### WHAT YOU NEED TO DO:
Exactly the lines between the line containing "drip_rings();" and the line containing "cad_parts[node].hide_render = cad_parts[node].hide_viewport", together with those two lines, are to be output.
==========
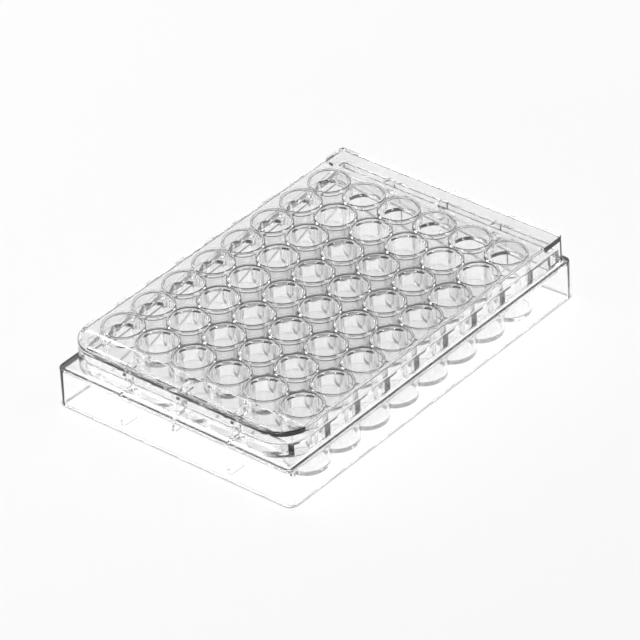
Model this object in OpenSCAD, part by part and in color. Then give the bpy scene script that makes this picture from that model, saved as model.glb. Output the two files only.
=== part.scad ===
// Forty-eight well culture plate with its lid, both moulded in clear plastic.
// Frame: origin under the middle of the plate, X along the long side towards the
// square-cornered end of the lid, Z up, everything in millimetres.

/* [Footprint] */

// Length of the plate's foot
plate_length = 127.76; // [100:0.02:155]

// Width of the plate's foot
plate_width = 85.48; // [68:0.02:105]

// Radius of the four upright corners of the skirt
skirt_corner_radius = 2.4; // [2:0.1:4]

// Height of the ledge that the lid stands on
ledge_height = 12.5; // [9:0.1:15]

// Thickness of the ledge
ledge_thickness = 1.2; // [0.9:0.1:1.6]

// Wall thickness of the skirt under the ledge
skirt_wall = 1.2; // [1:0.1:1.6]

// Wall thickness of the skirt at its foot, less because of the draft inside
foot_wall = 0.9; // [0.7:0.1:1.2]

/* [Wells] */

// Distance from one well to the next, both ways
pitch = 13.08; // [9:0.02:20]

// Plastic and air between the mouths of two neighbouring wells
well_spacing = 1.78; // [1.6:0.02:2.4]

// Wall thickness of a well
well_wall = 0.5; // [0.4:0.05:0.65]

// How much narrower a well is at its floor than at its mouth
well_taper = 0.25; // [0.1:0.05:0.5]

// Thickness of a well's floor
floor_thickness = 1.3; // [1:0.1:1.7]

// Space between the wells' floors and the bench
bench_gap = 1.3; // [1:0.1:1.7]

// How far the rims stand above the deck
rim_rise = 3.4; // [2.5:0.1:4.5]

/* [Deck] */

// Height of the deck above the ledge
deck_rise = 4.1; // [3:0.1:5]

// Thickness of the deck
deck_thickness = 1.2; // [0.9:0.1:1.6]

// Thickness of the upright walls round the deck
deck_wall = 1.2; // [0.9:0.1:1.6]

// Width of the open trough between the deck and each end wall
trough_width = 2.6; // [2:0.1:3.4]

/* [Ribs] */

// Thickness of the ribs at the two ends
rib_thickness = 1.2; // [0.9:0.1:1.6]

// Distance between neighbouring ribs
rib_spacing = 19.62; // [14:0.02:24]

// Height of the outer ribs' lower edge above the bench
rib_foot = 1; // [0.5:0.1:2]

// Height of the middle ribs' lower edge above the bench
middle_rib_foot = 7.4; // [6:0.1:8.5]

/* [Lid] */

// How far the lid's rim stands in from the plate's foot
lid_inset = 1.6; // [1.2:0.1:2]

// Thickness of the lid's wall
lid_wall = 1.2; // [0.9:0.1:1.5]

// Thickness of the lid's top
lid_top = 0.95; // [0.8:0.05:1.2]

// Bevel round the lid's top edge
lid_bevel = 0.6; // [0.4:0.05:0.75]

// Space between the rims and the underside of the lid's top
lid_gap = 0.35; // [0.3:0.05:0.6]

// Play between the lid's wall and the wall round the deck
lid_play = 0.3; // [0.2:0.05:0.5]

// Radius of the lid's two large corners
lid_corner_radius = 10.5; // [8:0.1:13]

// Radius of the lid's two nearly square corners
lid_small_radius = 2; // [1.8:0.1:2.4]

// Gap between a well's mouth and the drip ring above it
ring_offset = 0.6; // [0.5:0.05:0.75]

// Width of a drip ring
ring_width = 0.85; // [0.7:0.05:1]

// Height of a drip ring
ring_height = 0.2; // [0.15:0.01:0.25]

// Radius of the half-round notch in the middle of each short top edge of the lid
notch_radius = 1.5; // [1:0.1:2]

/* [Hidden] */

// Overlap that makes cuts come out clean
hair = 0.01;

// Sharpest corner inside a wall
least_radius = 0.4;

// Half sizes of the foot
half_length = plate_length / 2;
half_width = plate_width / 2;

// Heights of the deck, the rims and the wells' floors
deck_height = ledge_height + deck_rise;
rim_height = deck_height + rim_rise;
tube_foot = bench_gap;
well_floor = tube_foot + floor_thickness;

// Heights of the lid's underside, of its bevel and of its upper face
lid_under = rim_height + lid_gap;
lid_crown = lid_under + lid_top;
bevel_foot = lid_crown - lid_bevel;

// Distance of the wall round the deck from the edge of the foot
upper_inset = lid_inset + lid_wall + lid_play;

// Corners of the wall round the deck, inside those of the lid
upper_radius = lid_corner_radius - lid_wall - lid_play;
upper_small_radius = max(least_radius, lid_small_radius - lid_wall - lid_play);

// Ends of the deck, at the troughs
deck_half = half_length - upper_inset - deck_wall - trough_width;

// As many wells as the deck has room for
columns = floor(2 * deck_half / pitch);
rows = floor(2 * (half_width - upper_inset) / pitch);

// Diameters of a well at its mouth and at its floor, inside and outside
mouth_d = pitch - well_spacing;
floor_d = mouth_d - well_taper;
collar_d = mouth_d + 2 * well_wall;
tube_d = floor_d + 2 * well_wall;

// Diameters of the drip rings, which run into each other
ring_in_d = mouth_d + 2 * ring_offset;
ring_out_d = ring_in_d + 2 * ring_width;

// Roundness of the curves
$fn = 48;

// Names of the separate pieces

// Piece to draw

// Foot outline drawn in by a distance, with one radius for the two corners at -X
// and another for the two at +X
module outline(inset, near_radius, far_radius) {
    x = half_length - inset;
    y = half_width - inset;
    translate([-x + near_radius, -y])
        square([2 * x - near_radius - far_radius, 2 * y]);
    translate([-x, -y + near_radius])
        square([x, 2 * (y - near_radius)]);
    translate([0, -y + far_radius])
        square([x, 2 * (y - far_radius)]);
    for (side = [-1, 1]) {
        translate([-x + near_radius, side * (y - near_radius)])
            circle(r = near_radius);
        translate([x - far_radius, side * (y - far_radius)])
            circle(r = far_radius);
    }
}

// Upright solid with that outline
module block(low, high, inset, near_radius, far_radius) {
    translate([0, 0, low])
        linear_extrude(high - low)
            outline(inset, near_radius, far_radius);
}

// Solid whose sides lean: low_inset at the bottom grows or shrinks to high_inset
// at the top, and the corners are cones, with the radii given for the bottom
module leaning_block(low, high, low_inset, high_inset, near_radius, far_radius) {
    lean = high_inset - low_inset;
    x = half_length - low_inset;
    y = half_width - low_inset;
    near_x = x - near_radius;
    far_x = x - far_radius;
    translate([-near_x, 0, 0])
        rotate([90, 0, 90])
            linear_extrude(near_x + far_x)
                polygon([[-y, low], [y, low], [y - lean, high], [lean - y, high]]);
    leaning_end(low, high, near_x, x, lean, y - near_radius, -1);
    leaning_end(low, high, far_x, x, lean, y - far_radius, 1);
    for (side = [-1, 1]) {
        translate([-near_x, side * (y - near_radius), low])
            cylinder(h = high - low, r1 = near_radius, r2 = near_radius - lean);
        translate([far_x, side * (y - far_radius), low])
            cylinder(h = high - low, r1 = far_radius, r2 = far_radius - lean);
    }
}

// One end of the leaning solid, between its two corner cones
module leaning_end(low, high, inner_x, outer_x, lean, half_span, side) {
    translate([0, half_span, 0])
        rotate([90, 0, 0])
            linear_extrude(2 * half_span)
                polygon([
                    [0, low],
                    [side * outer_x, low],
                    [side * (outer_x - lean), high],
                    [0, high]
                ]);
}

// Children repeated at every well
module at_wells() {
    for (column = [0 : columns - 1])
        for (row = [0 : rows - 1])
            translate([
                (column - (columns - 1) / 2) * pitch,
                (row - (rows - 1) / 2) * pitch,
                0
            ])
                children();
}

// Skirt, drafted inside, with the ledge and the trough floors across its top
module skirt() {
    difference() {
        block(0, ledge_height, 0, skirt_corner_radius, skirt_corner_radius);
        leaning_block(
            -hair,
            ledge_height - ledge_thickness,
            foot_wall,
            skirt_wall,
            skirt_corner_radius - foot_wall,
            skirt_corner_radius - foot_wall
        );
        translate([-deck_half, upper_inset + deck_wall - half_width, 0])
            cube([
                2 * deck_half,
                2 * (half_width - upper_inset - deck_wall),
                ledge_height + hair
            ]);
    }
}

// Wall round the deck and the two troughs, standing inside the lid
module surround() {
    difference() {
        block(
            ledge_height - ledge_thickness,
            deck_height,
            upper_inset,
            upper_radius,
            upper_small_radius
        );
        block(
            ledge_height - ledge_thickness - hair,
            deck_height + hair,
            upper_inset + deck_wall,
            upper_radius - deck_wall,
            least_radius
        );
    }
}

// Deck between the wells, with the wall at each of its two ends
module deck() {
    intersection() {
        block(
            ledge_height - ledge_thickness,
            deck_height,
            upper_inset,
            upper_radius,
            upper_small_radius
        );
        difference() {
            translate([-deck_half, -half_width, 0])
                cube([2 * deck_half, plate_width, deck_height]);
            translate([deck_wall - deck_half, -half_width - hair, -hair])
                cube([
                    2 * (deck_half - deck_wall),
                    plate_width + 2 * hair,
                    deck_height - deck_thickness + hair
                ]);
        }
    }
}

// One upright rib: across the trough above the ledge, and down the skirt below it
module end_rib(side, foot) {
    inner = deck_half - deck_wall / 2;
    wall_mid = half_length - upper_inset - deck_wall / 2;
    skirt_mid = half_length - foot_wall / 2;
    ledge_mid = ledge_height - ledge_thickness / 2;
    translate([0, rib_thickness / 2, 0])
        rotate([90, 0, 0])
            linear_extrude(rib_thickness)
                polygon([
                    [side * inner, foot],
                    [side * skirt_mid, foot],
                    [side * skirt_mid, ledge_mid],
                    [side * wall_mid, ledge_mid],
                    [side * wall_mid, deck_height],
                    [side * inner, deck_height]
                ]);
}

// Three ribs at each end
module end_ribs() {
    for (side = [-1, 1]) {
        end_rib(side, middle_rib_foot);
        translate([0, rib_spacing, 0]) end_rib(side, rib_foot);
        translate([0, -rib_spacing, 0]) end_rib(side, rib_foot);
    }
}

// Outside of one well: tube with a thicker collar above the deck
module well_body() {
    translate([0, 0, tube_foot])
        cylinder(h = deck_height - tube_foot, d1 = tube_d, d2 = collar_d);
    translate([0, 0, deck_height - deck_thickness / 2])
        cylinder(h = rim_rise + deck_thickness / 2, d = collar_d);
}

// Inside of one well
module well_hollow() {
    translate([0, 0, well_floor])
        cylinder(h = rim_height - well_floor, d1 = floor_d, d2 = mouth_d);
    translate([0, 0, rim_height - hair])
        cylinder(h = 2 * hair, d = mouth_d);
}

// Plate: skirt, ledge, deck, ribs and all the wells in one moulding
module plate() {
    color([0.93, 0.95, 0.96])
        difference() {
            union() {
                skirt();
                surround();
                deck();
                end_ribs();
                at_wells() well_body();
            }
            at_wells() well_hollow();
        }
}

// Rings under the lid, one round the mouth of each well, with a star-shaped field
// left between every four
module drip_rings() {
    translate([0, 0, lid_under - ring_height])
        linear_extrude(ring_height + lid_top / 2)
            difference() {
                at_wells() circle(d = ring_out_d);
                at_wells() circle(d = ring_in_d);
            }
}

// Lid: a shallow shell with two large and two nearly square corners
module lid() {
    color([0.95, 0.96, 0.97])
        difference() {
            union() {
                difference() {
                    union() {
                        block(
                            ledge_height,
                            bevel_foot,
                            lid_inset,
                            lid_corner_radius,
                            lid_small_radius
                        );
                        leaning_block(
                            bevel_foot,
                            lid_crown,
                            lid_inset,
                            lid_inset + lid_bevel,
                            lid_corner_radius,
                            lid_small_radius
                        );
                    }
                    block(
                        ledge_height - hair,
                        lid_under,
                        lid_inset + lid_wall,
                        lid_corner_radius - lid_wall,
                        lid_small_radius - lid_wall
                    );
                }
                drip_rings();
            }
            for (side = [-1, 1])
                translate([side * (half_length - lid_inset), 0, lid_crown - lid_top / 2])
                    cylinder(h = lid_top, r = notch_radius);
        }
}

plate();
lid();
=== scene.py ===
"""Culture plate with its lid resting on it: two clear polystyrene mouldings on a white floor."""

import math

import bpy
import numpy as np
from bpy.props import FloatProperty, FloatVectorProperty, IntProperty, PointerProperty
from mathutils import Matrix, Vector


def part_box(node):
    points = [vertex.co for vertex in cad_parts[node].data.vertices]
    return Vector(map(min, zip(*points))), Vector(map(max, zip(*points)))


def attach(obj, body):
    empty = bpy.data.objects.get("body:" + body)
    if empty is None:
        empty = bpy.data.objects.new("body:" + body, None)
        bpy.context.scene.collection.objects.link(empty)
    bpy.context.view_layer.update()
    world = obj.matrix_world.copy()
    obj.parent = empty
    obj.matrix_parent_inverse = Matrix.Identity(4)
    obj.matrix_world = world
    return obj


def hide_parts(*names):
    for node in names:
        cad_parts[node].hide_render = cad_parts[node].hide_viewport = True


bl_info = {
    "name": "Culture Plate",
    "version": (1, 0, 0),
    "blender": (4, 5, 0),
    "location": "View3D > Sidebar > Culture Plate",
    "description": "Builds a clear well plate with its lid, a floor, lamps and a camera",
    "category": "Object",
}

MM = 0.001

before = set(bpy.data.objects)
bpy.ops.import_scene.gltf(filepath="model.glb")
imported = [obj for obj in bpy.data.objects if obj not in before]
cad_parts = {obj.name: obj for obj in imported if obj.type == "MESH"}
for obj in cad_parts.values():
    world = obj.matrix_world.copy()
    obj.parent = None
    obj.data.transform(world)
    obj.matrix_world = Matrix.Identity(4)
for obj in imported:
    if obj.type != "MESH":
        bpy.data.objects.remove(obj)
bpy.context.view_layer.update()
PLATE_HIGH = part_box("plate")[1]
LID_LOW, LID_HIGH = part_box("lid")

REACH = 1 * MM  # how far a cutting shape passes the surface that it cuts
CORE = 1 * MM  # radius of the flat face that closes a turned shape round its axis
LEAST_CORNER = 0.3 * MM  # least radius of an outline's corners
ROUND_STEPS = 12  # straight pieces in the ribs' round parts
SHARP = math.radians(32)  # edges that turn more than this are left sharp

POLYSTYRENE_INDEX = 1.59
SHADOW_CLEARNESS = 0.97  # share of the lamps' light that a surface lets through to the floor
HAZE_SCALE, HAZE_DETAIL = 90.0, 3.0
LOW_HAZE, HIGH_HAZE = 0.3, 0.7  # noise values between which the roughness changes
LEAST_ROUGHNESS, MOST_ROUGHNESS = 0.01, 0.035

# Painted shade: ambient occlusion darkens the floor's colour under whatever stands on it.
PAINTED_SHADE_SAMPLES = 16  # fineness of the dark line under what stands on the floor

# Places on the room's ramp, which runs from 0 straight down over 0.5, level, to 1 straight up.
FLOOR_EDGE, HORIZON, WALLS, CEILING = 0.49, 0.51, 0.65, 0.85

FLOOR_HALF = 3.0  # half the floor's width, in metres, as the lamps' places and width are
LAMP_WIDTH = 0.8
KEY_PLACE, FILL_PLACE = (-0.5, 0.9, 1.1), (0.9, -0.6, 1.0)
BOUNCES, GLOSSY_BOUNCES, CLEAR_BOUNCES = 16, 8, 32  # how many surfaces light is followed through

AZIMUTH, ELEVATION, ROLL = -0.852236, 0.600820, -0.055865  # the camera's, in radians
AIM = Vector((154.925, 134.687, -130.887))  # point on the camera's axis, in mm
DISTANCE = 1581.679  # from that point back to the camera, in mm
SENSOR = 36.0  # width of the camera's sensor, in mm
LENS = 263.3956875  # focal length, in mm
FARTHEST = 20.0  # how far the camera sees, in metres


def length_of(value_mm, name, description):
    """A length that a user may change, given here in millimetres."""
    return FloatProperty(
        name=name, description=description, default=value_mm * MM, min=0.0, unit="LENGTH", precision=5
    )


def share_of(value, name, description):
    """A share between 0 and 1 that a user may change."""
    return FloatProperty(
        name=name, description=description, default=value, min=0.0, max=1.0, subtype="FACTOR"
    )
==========
### RESPONSE:
                drip_rings();
            }
            for (side = [-1, 1])
                translate([side * (half_length - lid_inset), 0, lid_crown - lid_top / 2])
                    cylinder(h = lid_top, r = notch_radius);
        }
}

plate();
lid();
=== scene.py ===
"""Culture plate with its lid resting on it: two clear polystyrene mouldings on a white floor."""

import math

import bpy
import numpy as np
from bpy.props import FloatProperty, FloatVectorProperty, IntProperty, PointerProperty
from mathutils import Matrix, Vector


def part_box(node):
    points = [vertex.co for vertex in cad_parts[node].data.vertices]
    return Vector(map(min, zip(*points))), Vector(map(max, zip(*points)))


def attach(obj, body):
    empty = bpy.data.objects.get("body:" + body)
    if empty is None:
        empty = bpy.data.objects.new("body:" + body, None)
        bpy.context.scene.collection.objects.link(empty)
    bpy.context.view_layer.update()
    world = obj.matrix_world.copy()
    obj.parent = empty
    obj.matrix_parent_inverse = Matrix.Identity(4)
    obj.matrix_world = world
    return obj


def hide_parts(*names):
    for node in names:
        cad_parts[node].hide_render = cad_parts[node].hide_viewport = True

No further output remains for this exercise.